--- Requirements ---
Return, word for word, the lines from the line holding "pieces = build()" through the line holding "scene = bpy.context.scene". Include both end lines and no others.
::: Given data :::
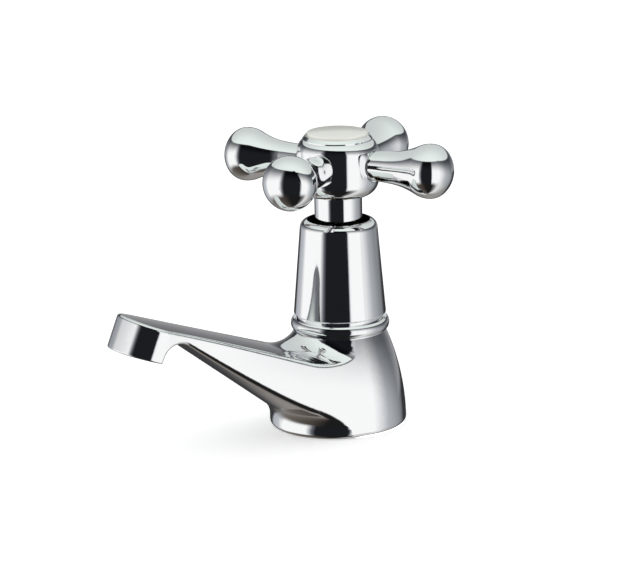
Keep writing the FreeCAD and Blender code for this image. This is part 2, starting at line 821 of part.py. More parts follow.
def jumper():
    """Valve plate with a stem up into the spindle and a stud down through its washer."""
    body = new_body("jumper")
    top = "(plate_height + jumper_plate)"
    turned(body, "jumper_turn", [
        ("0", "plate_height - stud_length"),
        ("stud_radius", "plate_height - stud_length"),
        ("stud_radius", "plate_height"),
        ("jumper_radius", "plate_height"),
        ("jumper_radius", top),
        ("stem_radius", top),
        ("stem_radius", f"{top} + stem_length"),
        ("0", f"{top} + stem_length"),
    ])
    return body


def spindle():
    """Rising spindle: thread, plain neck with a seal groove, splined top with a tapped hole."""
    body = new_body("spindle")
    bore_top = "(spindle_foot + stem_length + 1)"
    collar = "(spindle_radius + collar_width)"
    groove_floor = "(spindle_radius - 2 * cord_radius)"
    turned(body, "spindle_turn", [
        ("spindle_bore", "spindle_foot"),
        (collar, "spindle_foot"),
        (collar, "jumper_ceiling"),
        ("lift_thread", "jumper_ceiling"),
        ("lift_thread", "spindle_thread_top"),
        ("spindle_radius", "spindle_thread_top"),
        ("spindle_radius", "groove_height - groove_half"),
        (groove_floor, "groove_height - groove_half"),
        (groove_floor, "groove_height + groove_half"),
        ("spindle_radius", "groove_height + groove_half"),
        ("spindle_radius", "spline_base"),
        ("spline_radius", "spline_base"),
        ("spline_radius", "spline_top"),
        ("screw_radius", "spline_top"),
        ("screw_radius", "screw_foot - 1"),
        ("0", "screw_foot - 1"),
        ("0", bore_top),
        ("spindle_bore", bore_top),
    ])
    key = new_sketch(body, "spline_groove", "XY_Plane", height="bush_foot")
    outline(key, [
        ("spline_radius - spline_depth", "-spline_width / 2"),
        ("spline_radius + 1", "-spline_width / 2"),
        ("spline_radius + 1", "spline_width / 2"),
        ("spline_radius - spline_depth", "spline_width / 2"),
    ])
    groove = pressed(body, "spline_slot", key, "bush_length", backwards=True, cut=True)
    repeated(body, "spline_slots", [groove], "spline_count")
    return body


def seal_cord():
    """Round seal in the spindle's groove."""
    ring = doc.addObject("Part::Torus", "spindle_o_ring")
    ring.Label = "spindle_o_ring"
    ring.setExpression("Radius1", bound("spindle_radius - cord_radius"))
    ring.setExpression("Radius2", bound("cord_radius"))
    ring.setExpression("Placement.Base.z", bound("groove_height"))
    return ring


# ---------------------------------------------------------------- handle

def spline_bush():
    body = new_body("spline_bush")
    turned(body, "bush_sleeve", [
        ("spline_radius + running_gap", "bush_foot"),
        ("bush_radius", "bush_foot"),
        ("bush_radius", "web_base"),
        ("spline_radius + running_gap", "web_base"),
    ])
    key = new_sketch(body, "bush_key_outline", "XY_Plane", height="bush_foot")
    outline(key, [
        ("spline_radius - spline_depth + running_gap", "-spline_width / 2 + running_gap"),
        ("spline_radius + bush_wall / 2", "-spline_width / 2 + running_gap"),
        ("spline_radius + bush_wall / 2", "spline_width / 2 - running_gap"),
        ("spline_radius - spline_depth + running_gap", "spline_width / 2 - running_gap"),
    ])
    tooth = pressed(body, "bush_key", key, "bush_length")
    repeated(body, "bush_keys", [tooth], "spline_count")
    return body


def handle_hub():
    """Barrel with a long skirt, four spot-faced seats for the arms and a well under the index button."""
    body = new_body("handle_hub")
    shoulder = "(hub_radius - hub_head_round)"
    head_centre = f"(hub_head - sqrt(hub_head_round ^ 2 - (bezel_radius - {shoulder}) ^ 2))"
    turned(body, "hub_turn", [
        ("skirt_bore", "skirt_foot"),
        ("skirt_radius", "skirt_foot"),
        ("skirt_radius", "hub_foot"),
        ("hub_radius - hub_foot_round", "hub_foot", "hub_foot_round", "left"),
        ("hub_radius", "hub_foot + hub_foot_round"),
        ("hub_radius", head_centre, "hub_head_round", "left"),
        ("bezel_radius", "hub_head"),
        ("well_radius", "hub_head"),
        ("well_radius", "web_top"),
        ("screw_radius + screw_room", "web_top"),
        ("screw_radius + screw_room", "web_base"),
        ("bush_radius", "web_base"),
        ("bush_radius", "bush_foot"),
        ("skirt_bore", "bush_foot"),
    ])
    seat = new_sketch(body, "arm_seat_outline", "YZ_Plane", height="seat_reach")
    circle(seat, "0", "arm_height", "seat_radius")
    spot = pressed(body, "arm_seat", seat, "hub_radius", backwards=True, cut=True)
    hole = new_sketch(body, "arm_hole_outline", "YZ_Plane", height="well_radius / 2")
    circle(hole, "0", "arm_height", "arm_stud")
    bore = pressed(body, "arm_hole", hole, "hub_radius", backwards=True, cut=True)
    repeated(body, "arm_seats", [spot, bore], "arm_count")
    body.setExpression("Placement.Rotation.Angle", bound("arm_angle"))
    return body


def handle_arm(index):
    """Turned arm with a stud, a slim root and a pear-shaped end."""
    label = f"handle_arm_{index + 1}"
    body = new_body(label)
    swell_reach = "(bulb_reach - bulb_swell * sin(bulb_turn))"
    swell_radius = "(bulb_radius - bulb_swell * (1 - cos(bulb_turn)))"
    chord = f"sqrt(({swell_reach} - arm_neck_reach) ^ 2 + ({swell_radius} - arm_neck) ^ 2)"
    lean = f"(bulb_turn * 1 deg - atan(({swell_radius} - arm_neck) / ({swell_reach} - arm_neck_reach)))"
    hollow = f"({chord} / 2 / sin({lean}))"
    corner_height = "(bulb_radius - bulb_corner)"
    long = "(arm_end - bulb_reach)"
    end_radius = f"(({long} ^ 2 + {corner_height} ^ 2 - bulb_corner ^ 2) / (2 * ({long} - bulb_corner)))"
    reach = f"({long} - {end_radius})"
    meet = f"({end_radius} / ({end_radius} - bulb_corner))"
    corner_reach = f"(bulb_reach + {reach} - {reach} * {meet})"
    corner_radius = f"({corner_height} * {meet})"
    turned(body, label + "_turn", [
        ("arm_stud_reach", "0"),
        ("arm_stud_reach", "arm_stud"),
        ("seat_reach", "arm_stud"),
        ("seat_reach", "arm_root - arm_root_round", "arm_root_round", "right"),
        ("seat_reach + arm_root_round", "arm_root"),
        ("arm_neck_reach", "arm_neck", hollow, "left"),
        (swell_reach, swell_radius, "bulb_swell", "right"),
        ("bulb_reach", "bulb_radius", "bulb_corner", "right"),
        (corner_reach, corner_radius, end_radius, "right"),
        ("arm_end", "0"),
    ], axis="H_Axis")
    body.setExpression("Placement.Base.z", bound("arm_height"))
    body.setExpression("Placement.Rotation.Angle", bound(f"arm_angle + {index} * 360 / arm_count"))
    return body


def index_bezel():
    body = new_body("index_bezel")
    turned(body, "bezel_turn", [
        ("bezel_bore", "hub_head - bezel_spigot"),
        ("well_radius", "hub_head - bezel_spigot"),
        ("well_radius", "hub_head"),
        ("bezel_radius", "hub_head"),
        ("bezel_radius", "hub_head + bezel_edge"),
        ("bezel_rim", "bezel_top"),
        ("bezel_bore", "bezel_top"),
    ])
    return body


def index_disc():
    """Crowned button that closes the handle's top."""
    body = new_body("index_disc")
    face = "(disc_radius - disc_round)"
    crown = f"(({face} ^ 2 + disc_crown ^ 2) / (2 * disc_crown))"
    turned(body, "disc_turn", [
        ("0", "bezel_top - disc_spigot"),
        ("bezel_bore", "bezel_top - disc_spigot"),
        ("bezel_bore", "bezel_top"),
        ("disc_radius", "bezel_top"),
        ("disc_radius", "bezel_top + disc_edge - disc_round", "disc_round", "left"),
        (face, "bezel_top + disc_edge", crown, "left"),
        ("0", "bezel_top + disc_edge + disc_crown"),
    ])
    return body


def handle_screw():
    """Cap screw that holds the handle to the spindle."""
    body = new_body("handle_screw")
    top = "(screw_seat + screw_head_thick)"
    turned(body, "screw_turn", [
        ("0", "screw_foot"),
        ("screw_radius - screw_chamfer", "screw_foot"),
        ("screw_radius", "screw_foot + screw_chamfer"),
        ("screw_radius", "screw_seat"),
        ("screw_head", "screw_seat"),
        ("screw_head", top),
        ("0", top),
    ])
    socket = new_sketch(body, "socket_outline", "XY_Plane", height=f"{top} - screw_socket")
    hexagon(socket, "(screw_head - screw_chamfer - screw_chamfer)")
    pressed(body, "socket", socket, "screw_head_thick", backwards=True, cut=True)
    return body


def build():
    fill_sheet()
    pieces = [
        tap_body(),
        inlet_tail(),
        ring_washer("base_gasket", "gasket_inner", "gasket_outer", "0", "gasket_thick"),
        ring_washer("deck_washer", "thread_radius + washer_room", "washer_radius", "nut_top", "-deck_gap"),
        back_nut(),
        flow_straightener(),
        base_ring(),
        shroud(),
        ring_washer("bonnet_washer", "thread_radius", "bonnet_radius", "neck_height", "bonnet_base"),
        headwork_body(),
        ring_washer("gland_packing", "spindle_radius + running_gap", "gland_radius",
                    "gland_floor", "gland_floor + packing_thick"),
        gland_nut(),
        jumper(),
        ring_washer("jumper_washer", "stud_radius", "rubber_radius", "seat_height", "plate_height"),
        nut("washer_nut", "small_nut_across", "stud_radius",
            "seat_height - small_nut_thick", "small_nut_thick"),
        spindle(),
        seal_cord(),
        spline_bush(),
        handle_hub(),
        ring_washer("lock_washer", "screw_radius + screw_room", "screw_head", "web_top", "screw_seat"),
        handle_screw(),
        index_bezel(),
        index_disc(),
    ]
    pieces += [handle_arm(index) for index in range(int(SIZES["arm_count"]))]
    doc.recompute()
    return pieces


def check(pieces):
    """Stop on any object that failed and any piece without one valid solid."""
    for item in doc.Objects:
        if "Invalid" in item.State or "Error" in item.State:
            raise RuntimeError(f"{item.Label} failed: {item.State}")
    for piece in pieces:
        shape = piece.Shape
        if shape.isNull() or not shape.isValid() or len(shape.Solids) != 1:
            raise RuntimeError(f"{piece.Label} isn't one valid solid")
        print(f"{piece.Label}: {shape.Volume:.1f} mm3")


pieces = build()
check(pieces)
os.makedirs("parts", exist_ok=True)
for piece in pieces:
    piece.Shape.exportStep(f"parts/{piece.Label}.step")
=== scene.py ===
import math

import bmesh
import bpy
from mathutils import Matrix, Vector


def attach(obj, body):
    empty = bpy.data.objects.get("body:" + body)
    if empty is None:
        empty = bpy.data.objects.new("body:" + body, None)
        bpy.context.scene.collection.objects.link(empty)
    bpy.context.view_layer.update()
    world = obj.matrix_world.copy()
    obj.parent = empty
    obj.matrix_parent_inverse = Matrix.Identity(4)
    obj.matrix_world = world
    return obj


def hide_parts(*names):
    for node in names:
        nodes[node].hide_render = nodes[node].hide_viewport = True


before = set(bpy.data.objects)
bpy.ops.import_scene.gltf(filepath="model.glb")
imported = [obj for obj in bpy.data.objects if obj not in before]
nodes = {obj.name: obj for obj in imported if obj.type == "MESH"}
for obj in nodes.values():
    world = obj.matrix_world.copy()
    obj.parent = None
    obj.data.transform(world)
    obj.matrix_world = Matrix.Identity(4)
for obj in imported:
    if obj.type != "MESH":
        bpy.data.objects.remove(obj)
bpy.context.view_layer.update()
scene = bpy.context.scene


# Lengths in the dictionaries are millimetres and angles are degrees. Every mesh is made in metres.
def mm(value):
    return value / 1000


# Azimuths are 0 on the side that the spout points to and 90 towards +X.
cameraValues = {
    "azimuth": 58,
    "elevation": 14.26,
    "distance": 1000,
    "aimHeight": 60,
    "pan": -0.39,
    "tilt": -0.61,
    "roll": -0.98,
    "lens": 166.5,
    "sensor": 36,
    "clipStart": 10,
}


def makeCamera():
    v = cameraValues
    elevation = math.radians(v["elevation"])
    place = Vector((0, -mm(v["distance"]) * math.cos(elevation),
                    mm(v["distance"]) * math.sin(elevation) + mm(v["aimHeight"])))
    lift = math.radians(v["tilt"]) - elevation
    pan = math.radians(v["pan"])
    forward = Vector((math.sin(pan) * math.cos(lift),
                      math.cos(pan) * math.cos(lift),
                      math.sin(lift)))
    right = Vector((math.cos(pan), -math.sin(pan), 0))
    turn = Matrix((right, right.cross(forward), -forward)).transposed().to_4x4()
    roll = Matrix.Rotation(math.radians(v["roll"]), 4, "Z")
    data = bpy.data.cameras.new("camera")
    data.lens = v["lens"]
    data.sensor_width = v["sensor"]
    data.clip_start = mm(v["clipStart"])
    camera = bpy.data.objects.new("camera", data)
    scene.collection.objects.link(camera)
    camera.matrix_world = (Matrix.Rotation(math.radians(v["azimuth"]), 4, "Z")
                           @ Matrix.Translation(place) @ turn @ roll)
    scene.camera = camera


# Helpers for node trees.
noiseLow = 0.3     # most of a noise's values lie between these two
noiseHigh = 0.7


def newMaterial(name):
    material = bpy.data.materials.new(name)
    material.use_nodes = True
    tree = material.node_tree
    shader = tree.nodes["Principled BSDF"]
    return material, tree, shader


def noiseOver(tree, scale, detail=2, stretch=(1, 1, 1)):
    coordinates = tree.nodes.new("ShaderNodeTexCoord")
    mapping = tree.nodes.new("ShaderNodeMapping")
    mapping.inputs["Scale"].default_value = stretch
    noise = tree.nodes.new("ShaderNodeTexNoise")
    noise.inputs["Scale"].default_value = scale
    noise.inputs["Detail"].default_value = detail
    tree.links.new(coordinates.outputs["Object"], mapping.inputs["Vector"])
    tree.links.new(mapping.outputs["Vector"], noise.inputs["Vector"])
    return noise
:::
::: Given data :::
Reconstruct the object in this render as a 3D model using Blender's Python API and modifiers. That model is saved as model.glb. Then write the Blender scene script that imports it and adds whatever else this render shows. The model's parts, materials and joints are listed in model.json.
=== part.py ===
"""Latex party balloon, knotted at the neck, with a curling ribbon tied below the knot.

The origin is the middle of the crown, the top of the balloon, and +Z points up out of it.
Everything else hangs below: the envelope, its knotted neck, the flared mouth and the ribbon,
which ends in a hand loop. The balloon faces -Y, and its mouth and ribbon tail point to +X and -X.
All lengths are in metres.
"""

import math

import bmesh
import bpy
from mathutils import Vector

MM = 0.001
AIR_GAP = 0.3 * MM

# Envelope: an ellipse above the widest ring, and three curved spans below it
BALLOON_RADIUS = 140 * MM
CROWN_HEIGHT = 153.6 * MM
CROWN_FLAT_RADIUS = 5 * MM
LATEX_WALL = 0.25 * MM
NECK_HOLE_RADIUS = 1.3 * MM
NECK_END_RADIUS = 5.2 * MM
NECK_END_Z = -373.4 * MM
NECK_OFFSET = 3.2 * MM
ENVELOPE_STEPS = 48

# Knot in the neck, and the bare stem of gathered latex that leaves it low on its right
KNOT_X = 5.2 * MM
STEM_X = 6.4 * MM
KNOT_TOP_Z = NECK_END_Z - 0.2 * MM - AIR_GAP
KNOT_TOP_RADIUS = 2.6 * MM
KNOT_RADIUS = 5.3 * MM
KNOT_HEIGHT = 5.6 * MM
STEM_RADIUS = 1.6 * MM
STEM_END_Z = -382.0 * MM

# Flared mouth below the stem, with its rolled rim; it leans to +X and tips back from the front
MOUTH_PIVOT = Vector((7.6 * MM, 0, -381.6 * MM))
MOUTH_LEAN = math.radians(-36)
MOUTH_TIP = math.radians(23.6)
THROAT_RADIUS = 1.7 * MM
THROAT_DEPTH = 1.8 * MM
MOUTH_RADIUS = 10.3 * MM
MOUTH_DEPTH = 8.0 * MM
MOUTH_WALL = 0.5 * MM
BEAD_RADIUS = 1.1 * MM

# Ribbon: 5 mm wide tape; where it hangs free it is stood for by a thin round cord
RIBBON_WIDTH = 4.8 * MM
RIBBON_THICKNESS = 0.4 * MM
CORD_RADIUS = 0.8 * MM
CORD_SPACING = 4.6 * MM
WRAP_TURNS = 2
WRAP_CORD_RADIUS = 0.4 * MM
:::
--- Answer to the task ---
pieces = build()
check(pieces)
os.makedirs("parts", exist_ok=True)
for piece in pieces:
    piece.Shape.exportStep(f"parts/{piece.Label}.step")
=== scene.py ===
import math

import bmesh
import bpy
from mathutils import Matrix, Vector


def attach(obj, body):
    empty = bpy.data.objects.get("body:" + body)
    if empty is None:
        empty = bpy.data.objects.new("body:" + body, None)
        bpy.context.scene.collection.objects.link(empty)
    bpy.context.view_layer.update()
    world = obj.matrix_world.copy()
    obj.parent = empty
    obj.matrix_parent_inverse = Matrix.Identity(4)
    obj.matrix_world = world
    return obj


def hide_parts(*names):
    for node in names:
        nodes[node].hide_render = nodes[node].hide_viewport = True


before = set(bpy.data.objects)
bpy.ops.import_scene.gltf(filepath="model.glb")
imported = [obj for obj in bpy.data.objects if obj not in before]
nodes = {obj.name: obj for obj in imported if obj.type == "MESH"}
for obj in nodes.values():
    world = obj.matrix_world.copy()
    obj.parent = None
    obj.data.transform(world)
    obj.matrix_world = Matrix.Identity(4)
for obj in imported:
    if obj.type != "MESH":
        bpy.data.objects.remove(obj)
bpy.context.view_layer.update()
scene = bpy.context.scene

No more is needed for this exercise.